The story is set in the Congo between 1959-61 during the struggle for independence. The Belgians are leaving, but they and other western powers are manipulating the situation to preserve their interests. The democratically-elected prime minister, the Pan Africanist Patrice Lumumba, whose movement, the MNC, was the only major party that had a truly national base, is holed up in his UN-guarded villa in Leopoldville (Kinshasa). He attempts to escape, and is captured (and is later murdered).

Into this situation arrives London-domiciled, Belfast-born writer, Gillespie, to save his relationship with this Italian journalist girlfriend, the gregarious Inez, thirteen years his junior, a woman who cannot have children. Inez, daughter of a partisan war hero, has ‘gone native’, so to speak, and has used her journalism to promote Lumumba and the cause of independence. She says her life can never be the same again. Gillespie is a political cynic, which has its strengths, but he is desperately in love, and this love enervates him. Despite his cynicism he feels – ironically – proud of Inez and what she is doing and protective of her. However, he is unmoved by and has no time for nationalism: “When has involvement with a cause – any cause – ever been good for a writer?” he asks himself. Later, he is to face various dilemmas – whether to help a fugitive idealist who has personally affronted him, whether to take sides, or whether – in the face of death and torture – it is his duty to take part in history or record it (after Ruskin’s injunction: ‘Does a man die at your feet, your business it not to help him, but to note the colour of his lips.’).

Gallagher, who once studied history, knows that the politics of idealism and the cause go hand in hand with disillusionment, and so he bides his time, waits for Inez to flip back to her former self, and smoulders in his suffering. Her devotion to the cause of independence forces him to continually reflect on the value of his own life and work, but he remains loyal to his conviction that words can never be ‘the slaves to party or position’. When Inez is away for increasingly long periods he gets on with writing his novel about a man who is convinced that only by finding the father he never knew will he discover the clues to his own identity. Gallagher, it turns out, is a damaged, complex man, and the legacy of his father’s desertion of the family when he was a child has been to harden him and leave him in doubt about his own emotional authenticity. He comes to admit: “I have never had a single genuine concern – real, heartfelt – for another human being. I have never been honest.” That was, of course, until Inez came along, and that’s why he fights so hard for her.

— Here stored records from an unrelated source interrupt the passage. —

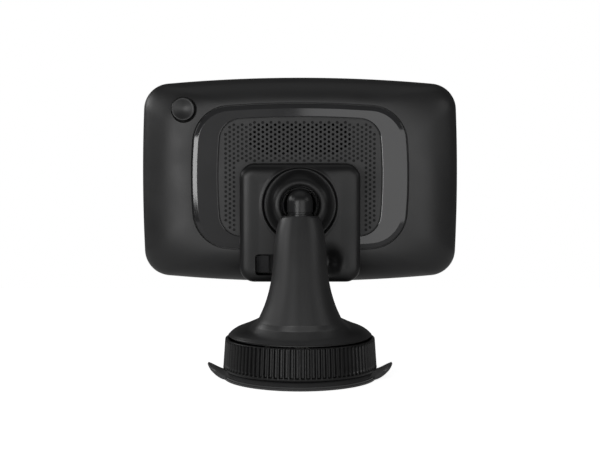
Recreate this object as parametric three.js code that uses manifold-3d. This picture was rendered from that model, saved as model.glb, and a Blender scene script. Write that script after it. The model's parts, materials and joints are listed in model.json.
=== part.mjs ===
// Portable navigator on a windscreen mount: a display head, a magnetic dock, a ball-jointed arm
// and a suction base that a turning dial locks. Millimetres, +Z up, screen towards -Y.
// The origin is the centre of the suction cup's flat foot.
import * as THREE from 'three';
import { mergeVertices } from 'three/addons/utils/BufferGeometryUtils.js';
import Module from 'manifold-3d';

const wasm = await Module();
wasm.setup();

// ---------- driving dimensions ----------
const fitGap = 0.3; // between pieces that rest on each other
const runGap = 0.5; // between pieces that move past each other
const overcut = 1; // how far a cutter runs past the face it opens

const roundSides = 24;
const dialSides = 36;
const skirtSides = 32;
const plainSides = 20;
const smallSides = 8;
const cornerSteps = 4;
const edgeSteps = 2;

// head
const headWidth = 145;
const headHeight = 93.8;
const headCentreZ = 85;
const headTopArc = 680;
const headSideArc = 740;
const headCorner = 12;
const coverDepth = 14;
const frameDepth = 6.5;
const coverWall = 2.2;
const domeSteps = 6;

const trimMargin = 23.9; // from the head's side to the trim's
const trimFoot = 13.8; // the same, above and below
const trimWidth = headWidth - 2 * trimMargin;
const trimHeight = headHeight - 2 * trimFoot;
const trimRise = 1.1; // centre of the trim above the centre of the head
const trimTopArc = 440;
const trimSideArc = 206;
const trimCorner = 16.6;
const trimThickness = 1.3;
const recessFloor = 1.6;

const trimBand = 11.7; // width of the trim's face at its sides
const trimBandTop = 6.1;
const grilleWidth = trimWidth - 2 * trimBand;
const grilleHeight = trimHeight - 2 * trimBandTop;
const grilleCorner = 9.8;
const grilleThickness = 0.8;
const grilleSink = 0.4; // how far the grille lies below the trim

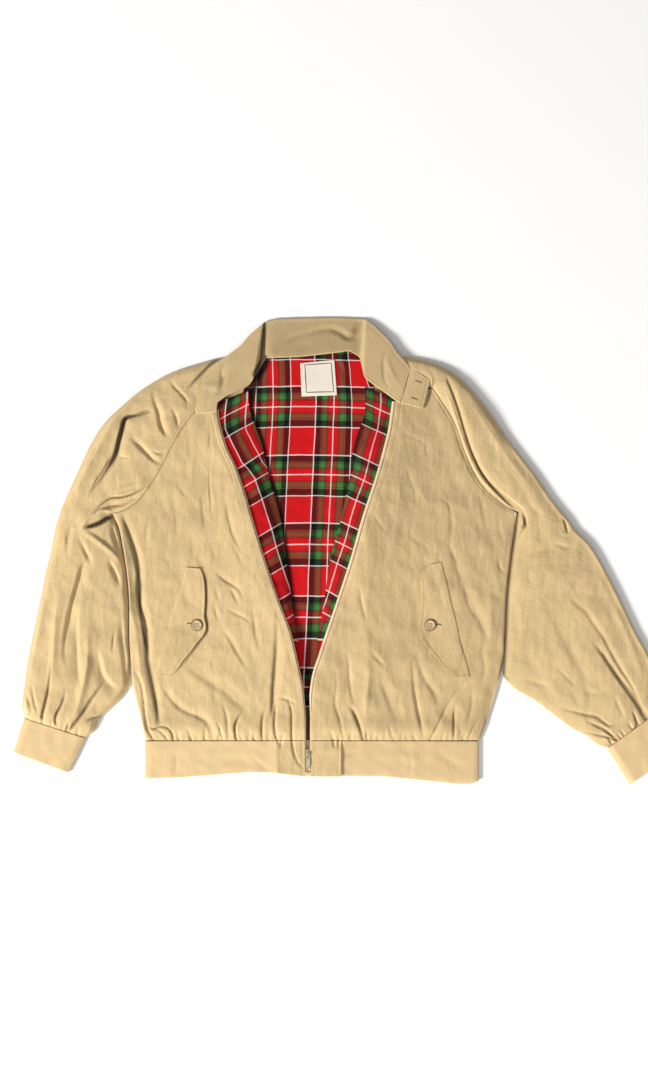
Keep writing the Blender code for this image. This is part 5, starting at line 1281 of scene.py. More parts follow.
def strip(name, node, sections, edge, uv_of, fall, lift, shade, cut):
    """Height = high + (low - high) * part^fall, from under the tape down to `lift` above its place on the lining."""
    low = LINING_TOP + LAY_GAP + LINING + lift

    def top_of(x, y, part, along):
        """High beside the zip, low at the lining, with waves between."""
        at_zip = zip_x(edge, y)
        high = shell_top(at_zip, y) - SHELL - TAPE_GAP - TAPE - 2 * LAY_GAP
        waves = 0.5 * crumple(x, y, 24.0, 12) * np.clip(4 * part * (1 - part), 0, 1)
        return np.maximum(high + (low - high) * part**fall + waves, low)

    def wear_of(x, y):
        """Painted shade: darker by the strip's shade, in patches."""
        return -shade * (0.5 + 0.5 * np.abs(crumple(x, y, 40.0, 15)))

    piece, _ = panel(name, *two_edges(sections), top_of, LINING, TARTAN, 1.6, 2.4,
                     uv_of=uv_of, edge=0.5, wear_of=wear_of)
    dress(piece, "tartan_lining", node)
    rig.sheet(piece, flat=cut, held="laid", area=cut[0] * cut[1] * 0.7, rests_on=["back_tartan"])


strip("right_tartan", "right_front_lining", RIGHT_STRIP, RIGHT_ZIP, right_strip_uv, fall=3.0, lift=1.8, shade=0.12,
      cut=(0.060, 0.385))
strip("left_tartan", "left_front_lining", LEFT_STRIP, LEFT_ZIP, left_strip_uv, fall=1.7, lift=0.0, shade=0.3,
      cut=(0.060, 0.385))

# %% [markdown]
# ## Sleeves and cuffs
#
# A sleeve that lies flat is a tube pressed to an oval: a round fold along each edge, a flat underside and a domed
# top. As far as the armpit each row is a closed ring; above it the ring opens at the raglan seam. The last few
# centimetres swell over the cuff, because the cloth is gathered into the tighter rib.

# %% flattened tubes
EDGE_ROUND = 3.0
EDGE_TOP = 4.9
RIM_TURNS = np.radians([0.0, 22.5, 45.0, 67.5])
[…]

‘The Catastrophist’ (Inez’s word for Gallagher, meaning that for him every problem, no matter how small, represents a crisis) is peopled with exotic characters, like the American embassy official, Mark Stipe, really a CIA agent, who is on first-name terms with Lumumba; the Lebanese Zoubir Smail, a communist diamond merchant and supporter of the MNC; and the sexy Madeliene in whose arms Gallagher takes some comfort.

Temporarily liberated by a big bust-up with Inez, Gallagher begins writing some mordant journalism, initially influenced by Stipe who is actually manipulating him. Violent scenes provide Gallagher with “a store of narrative and emotional fat… to live off for a long time to come.” In a burst of energy he rewrites his novel and declares that he will have the last word. But he can never get away from his love for Inez which haunts and permeates every page of the book. About his journalism, and in reference to Stipe, Inez tells him that “truth and accuracy are not always the point. They can be made to serve particular interests just as lies can.”

Living alone in the mountains of northern Italy he is thinking about Inez and her causes about ten years after the events, when his friend Alan calls his attention to the images on TV. Conflict has broken out in Derry and Belfast. Another war, another cause. Alan asks him to consider writing about it. “No,” he replies. “I don’t think so. It’s not for me.”

And that thought takes him back to the Sankuru river, and that day alongside Inez when he witnessed Lumumba escaping, before hesitating, turning back and giving himself up to certain torture and death. Who deserves life and love more? The person of conviction, action and sacrifice whose motives can also be put down to ego? Or the writer, that other predator of the human condition, windbag without responsibility, whose faith in the pre-eminence of the word will inevitably put lyrics before love?